Friday, July 15, 2016

It's A Dressing Room, Baby

"I'll take that roll of trash bags and maybe a belt to define my waist."

Morning Readers,

Has summer consumed you yet?

I finally waved my flag of surrender and allowed swimming, random tasks, and wondering how weeds can kill all your fresh grass and crawl up to the front door take over my very act of being.

Oh, and Netflix. Netflix is my life.

Do I want to watch another episode? Is the Pope Catholic?

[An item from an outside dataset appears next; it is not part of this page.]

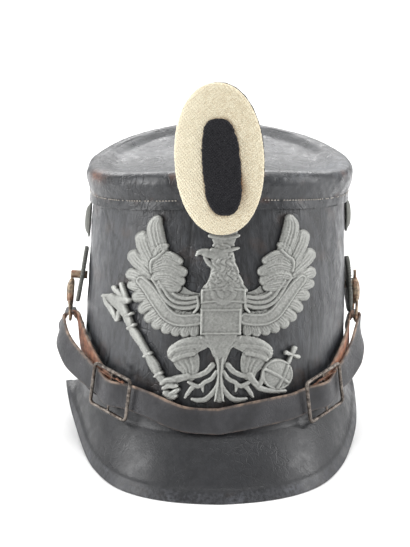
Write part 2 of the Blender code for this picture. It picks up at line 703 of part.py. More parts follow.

Melting into that type of laziness is only difficult when I have to suddenly pull myself out and do things like clothe myself. Which was recently the case when Husband and I received a wedding shower invitation and I realized the nearest thing I had to formal wear was some maternity leggings and a top that had fallen on the closet floor and was being used as a rug.

A shopping trip was in order. I was sad I didn't actually own a rug.

Sometimes I think I'm still pretty young. In my mind, I'm about twenty-two. I look twenty-two. Sound twenty-two. And then I have to take my baby dress shopping and realize I'm actually none of these things.

Having to haul around an eight-month-old velcro baby who can't be left at home is literally the quickest way to help remind you that you're thirty-two and the lines between your eyes are going absolutely nowhere but deeper. Hauling that same baby through racks of clothes and younger girls is also a good reminder that:
  • You now think most clothes are stupid.
  • There's a drastic lack of clothes for women who've had three c-sections and still have some loose fat they need to tuck into extra pockets.
  • An actual twenty-two-year-old sounds nothing like you. Like a baby deer, she is just learning to walk and chew gum at the same time. You wonder if the gum chewing keeps her forehead line-free.
Nevertheless, with Mrs. Jones on my hip, I foraged through countless stacks of tops, fleets of pants, and dresses that weren't dresses at all, but something unattractively named a "romper" and marketed to grown women who have mortgages. While the baby waved at people, I held things up.

"What about this?"


"I don't know. It might be a halter top."


"You're right. I need something closer to an actual horse harness to keep all this in check. If you can stay awake, maybe we'll pop by that western store on the way back. What about these pants?"


"Exactly. I'd look like a poorly tailored clown. Then again, I'm not sure what people's expectations of me are these days."

Mrs. Jones contented herself by grabbing at everything she could get her chubby paws on. Between extracting hoop earrings from her fist and gazing longingly at discount pajamas, I managed to pile several potentially unoffending dresses on my free arm and march to the dressing room. But I stopped short...

What was the proper protocol for bringing a baby in a dressing room?
Maybe I traded her to the attendant for a plastic number to hang on the door.
How long could the attendant sort rejected clothes and let Mrs. Jones slap her in the face though?

Unfortunately, I needed to make a hasty decision and buy something right away, so there was no getting around it. Hitching Mrs. Jones up on my hip, I grabbed the plastic number between my teeth and kicked open the first door the disinterested girl pointed at. "Well, here we go." I yelled.

No one intervened as I hung up my haul and looked around for a place to put the baby. "Where do you want to sit?" I asked. "This questionable corner or that questionable corner?"

The baby, seeing only wide open, unexplored space, was kind enough to gravitate toward the dirty concrete area that held only one used band aid and a shockingly-large piece of lint. The rest of the experience was pieced together by anyone waiting outside.

"Nope, don't eat that bandage."

"Is.. is this a corset?"

"Here, dig through my purse. It's better than picking up hepatitis."

"Hmm, this could work. But I'd need a sewing machine to fix the front and a flame thrower to fix the back."

"Where'd you go?

"There you are. There's only one bench in here. Didn't think you could disappear under it."

"Ok, I guess I'll take this one."

Semi-triumphant, I paid for my pick and, the next day, shoved myself into it with minimal tears. Husband was ready to start the car by the time I made my way down the stairs. "How do I look?"

He smiled. "Beautiful. What is it?"

"It's a romper. I wanted to feel like a toddler but also have the satisfaction I can drive myself places and do taxes."

"I see. I thought it was a dress."

"That's how they get you."

And so we headed out for the night. My purse on one arm and Mrs. Jones on the other. Just a woman, her velcro baby, and a romper.